No, a power bank belongs in your carry-on because airlines treat it as a spare lithium battery, not as regular packed electronics.
You can toss a phone charger into a checked bag and think nothing of it. A power bank is different. It holds a lithium battery on its own, and that changes the rule. If you place one in checked luggage, airport staff may pull your bag aside, ask you to repack, or keep the item off the flight.
That catches plenty of travelers off guard. A power bank looks harmless on the outside. It’s small, common, and sold everywhere from airport kiosks to drugstores. Still, airlines and security staff treat it like any other spare lithium battery because it can overheat if damaged, crushed, or shorted.
So if you’re flying in the United States, the clean answer is this: keep your power bank with you in the cabin. Don’t pack it in checked baggage. If your carry-on gets taken at the gate, pull the power bank out before the bag goes under the plane.
That one habit saves time, stress, and those awkward repacking moments near the jet bridge. It also lines up with what both the TSA and FAA say about portable chargers and spare lithium batteries.
Can I Check In A Power Bank? What The Rule Means
The rule sounds strict because it is. A power bank counts as a spare lithium-ion battery. Spare lithium batteries are not allowed in checked bags. They need to stay in the cabin where a problem can be spotted fast and handled by the crew.
That cabin-versus-cargo split is the whole story. In the cabin, a smoking or overheating battery can be noticed right away. In the cargo hold, it’s harder to catch early. That’s why a laptop with an installed battery is treated one way, while a stand-alone power bank is treated another way.

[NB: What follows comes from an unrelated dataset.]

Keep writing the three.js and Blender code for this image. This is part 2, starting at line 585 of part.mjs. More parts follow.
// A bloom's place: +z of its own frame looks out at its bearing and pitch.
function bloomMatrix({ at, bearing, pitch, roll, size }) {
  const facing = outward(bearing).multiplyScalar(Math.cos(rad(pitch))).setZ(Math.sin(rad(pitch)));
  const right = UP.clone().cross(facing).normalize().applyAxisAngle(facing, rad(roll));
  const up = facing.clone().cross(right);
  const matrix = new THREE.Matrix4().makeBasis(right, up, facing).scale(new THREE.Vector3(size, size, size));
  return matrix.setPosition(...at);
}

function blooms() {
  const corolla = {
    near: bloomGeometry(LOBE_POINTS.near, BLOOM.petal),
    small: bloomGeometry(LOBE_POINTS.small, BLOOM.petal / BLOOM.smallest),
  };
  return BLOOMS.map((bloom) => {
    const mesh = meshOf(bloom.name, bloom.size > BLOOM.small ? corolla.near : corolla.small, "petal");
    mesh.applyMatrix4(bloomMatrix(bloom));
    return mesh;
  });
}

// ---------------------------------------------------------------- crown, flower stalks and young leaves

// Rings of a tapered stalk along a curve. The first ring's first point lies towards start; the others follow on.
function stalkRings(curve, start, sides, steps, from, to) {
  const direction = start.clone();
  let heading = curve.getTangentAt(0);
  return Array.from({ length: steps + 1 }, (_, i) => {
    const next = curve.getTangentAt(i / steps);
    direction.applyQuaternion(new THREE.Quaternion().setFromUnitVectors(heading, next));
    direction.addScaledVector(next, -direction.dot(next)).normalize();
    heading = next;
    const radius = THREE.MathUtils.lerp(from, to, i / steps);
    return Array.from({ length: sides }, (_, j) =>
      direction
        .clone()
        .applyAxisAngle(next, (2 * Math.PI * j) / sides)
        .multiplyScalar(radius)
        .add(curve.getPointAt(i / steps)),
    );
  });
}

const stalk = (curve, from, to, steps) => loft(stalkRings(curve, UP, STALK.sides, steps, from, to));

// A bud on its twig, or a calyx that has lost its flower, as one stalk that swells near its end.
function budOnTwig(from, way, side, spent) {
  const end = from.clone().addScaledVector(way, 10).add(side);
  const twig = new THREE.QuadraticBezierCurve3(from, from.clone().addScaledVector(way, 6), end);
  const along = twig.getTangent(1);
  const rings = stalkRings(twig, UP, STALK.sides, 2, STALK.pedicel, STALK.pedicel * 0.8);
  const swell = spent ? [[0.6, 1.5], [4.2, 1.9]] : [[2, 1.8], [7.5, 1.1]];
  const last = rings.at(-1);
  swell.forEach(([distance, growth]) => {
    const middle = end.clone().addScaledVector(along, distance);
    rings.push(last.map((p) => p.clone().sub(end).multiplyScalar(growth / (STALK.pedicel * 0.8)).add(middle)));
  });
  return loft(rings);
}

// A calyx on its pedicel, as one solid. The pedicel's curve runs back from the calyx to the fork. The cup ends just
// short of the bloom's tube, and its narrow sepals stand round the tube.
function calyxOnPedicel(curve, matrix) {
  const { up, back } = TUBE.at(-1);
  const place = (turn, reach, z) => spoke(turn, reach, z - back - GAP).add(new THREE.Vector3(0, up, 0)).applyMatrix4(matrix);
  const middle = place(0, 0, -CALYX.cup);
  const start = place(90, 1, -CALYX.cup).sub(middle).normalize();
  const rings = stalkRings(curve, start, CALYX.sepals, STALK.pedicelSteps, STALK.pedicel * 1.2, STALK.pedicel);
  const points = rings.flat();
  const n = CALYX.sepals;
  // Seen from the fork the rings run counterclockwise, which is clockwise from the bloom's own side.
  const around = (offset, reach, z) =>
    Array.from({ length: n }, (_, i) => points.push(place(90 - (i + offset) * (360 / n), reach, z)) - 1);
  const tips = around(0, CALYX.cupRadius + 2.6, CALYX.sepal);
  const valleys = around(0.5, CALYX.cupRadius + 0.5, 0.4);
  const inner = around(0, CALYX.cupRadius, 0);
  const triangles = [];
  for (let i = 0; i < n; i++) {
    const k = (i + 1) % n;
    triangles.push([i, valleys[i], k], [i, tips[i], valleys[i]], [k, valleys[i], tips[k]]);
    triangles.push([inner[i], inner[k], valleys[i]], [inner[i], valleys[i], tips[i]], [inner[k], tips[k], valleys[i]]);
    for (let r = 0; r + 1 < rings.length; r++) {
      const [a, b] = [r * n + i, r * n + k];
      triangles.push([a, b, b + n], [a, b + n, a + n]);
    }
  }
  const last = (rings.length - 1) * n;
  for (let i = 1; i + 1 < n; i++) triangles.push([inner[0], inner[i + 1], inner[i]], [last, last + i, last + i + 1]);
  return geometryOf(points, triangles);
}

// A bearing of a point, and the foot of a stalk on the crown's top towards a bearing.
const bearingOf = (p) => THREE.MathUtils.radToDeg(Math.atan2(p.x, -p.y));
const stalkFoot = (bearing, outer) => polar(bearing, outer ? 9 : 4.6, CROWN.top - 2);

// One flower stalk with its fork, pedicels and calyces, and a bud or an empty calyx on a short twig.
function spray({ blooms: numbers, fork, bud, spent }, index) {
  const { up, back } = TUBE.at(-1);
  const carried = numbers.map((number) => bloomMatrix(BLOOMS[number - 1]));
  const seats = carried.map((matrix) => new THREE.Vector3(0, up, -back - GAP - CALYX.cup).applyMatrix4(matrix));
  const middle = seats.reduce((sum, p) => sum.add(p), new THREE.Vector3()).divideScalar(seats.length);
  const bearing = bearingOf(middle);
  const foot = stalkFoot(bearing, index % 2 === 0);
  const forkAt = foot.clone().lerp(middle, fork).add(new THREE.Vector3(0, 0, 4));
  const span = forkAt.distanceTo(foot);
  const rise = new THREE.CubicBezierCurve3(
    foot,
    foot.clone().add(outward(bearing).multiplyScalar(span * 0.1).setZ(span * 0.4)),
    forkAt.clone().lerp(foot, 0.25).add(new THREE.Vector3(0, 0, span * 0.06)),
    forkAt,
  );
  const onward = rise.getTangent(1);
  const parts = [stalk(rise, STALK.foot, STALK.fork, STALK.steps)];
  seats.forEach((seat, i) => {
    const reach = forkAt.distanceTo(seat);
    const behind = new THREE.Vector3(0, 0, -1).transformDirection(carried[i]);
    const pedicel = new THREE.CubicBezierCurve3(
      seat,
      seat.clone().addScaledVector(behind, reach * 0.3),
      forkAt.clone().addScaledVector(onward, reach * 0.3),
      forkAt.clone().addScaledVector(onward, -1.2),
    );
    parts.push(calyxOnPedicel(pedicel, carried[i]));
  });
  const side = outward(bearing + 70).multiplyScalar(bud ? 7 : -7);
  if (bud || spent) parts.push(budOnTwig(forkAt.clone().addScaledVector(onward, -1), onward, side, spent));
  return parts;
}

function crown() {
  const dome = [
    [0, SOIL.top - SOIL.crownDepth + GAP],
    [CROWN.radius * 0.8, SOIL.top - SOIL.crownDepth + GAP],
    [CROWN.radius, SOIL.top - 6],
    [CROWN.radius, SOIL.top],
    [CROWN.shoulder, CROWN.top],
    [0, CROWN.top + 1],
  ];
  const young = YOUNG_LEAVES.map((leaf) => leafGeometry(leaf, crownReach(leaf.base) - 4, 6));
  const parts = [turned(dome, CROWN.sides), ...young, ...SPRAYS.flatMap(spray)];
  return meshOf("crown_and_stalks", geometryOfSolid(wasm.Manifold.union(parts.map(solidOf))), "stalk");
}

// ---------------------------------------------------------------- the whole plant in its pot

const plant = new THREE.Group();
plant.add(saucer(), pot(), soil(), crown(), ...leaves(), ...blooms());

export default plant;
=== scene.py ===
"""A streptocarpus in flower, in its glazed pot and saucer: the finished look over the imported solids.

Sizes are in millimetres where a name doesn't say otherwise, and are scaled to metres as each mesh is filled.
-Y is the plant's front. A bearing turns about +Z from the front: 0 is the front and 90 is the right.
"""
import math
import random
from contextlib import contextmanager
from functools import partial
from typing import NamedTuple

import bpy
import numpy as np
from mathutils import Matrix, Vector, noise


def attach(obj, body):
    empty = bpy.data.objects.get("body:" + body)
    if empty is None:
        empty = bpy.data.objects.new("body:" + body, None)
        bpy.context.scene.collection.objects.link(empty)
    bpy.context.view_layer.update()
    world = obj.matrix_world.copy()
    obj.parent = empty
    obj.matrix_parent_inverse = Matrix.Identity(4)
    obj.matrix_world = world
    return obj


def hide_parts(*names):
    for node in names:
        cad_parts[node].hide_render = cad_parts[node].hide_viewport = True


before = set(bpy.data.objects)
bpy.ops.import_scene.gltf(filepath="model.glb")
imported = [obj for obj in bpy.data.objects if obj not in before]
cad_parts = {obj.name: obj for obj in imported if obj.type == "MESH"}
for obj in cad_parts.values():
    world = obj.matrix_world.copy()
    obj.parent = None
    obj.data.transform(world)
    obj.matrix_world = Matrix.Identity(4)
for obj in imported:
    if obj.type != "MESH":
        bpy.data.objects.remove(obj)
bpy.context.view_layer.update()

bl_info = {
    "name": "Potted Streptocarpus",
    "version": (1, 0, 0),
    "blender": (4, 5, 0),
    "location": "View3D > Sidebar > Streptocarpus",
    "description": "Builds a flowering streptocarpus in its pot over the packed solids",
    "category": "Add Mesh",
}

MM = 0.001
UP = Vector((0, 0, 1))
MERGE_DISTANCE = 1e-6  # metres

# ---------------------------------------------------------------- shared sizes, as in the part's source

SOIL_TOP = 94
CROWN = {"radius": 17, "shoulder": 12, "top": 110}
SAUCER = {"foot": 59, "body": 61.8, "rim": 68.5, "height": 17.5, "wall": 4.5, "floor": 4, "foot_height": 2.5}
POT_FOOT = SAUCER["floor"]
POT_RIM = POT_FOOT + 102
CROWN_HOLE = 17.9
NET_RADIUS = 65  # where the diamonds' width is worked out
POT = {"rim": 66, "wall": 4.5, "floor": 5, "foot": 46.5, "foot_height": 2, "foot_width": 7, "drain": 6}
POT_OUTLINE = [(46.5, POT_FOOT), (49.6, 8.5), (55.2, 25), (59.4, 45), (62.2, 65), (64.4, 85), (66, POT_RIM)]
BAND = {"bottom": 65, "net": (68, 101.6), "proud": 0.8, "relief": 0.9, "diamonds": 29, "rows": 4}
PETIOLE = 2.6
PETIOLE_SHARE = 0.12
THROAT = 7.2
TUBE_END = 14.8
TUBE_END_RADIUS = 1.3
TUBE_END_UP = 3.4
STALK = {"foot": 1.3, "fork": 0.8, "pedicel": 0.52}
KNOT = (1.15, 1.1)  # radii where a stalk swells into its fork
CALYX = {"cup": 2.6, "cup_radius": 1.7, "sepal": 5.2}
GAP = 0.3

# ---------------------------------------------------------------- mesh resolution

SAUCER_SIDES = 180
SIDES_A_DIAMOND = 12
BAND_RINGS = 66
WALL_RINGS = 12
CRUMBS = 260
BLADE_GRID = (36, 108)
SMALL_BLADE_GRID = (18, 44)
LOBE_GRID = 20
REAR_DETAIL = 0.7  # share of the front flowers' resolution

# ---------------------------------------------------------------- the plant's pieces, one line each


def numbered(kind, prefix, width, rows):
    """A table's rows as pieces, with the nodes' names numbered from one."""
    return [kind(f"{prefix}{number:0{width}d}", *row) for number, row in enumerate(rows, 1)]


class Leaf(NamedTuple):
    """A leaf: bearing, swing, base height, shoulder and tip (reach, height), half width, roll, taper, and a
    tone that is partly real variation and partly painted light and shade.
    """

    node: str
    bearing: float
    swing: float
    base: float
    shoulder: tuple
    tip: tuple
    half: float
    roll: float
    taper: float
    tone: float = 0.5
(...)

The TSA rule for power banks says portable chargers containing a lithium-ion battery must be packed in carry-on bags and are not allowed in checked bags.
The FAA says much the same on its PackSafe lithium battery page. It also explains why size matters, since larger batteries face tighter limits and may need airline approval.

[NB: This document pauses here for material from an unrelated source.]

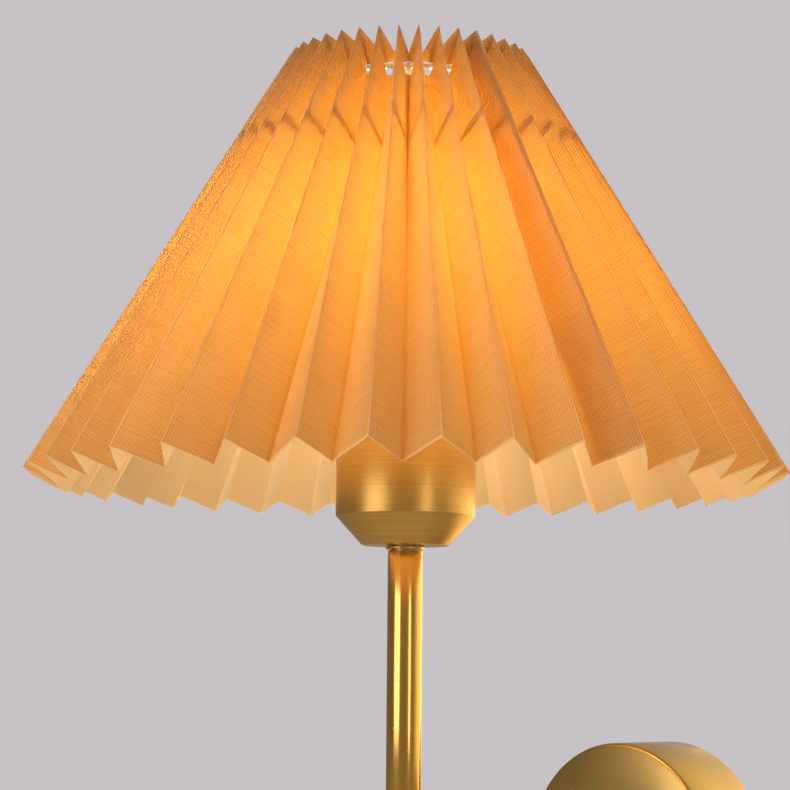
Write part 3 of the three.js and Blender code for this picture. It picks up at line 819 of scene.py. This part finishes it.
class LAMP_OT_carrier(bpy.types.Operator):
    """Bends the two wire rings and the three legs, and turns the carrier plate and lock ring"""

    bl_idname = "lamp.carrier"
    bl_label = "Shade carrier"

    def execute(self, context):
        wire_ring("wire_ring_top", "top_wire_ring")
        wire_ring("wire_ring_low", "low_wire_ring")
        for index in (1, 2, 3):
            carrier_leg(index)
        low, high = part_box("carrier_plate")
        outer = reach("carrier_plate")
        bore = reach("lock_ring") - 0.0074
        plate = turned("carrier_disc", ring_profile(bore, outer, 0, high.z - low.z), edge=0.0003)
        seat(plate, on_stem(low.z))
        settle(plate, "white_enamel", SHADE_BODY, "carrier_plate")
        low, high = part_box("lock_ring")
        outer, tall = reach("lock_ring"), high.z - low.z
        ledge, ribs, rib_high = 0.003, 48, 0.0004
        grip = turned(
            "holder_lock_ring",
            [
                (bore, 0), (outer, 0), (outer, tall * 0.32), (outer - ledge, tall * 0.4),
                (outer - ledge, tall), (bore, tall), (bore, 0),
            ],
            sides=144,
            edge=0.0003,
        )

        def on_rib(face):
            turn = math.atan2(face.center.y, face.center.x) % (2 * math.pi)
            upright = abs(face.normal.z) < 0.2 and face.center.z > tall * 0.45
            outside = face.center.xy.length > outer - 0.0035
            return upright and outside and int(turn / (2 * math.pi) * ribs * 2) % 2 == 0

        pick(grip, on_rib, "FACE")
        bpy.ops.mesh.extrude_region_shrink_fatten(TRANSFORM_OT_shrink_fatten={"value": -rib_high})
        leave_edit()
        seat(grip, on_stem(low.z))
        settle(grip, "bakelite", LOCK_BODY, "lock_ring")
        return {"FINISHED"}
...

Why Travelers Get Mixed Up
The mix-up usually starts with the word “charger.” A wall charger can go into checked luggage. A charging cable can too. A power bank feels like the same category, but it isn’t. The battery inside makes it a spare battery first and a charger second.
There’s another snag. Many people pack all their tech accessories together. Earbuds, cables, adapters, plug heads, and the power bank end up in one pouch. If that pouch goes into a checked suitcase out of habit, the power bank goes with it.
That’s why seasoned flyers keep a small “battery pouch” in their personal item. It cuts down on last-minute mistakes and makes screening smoother.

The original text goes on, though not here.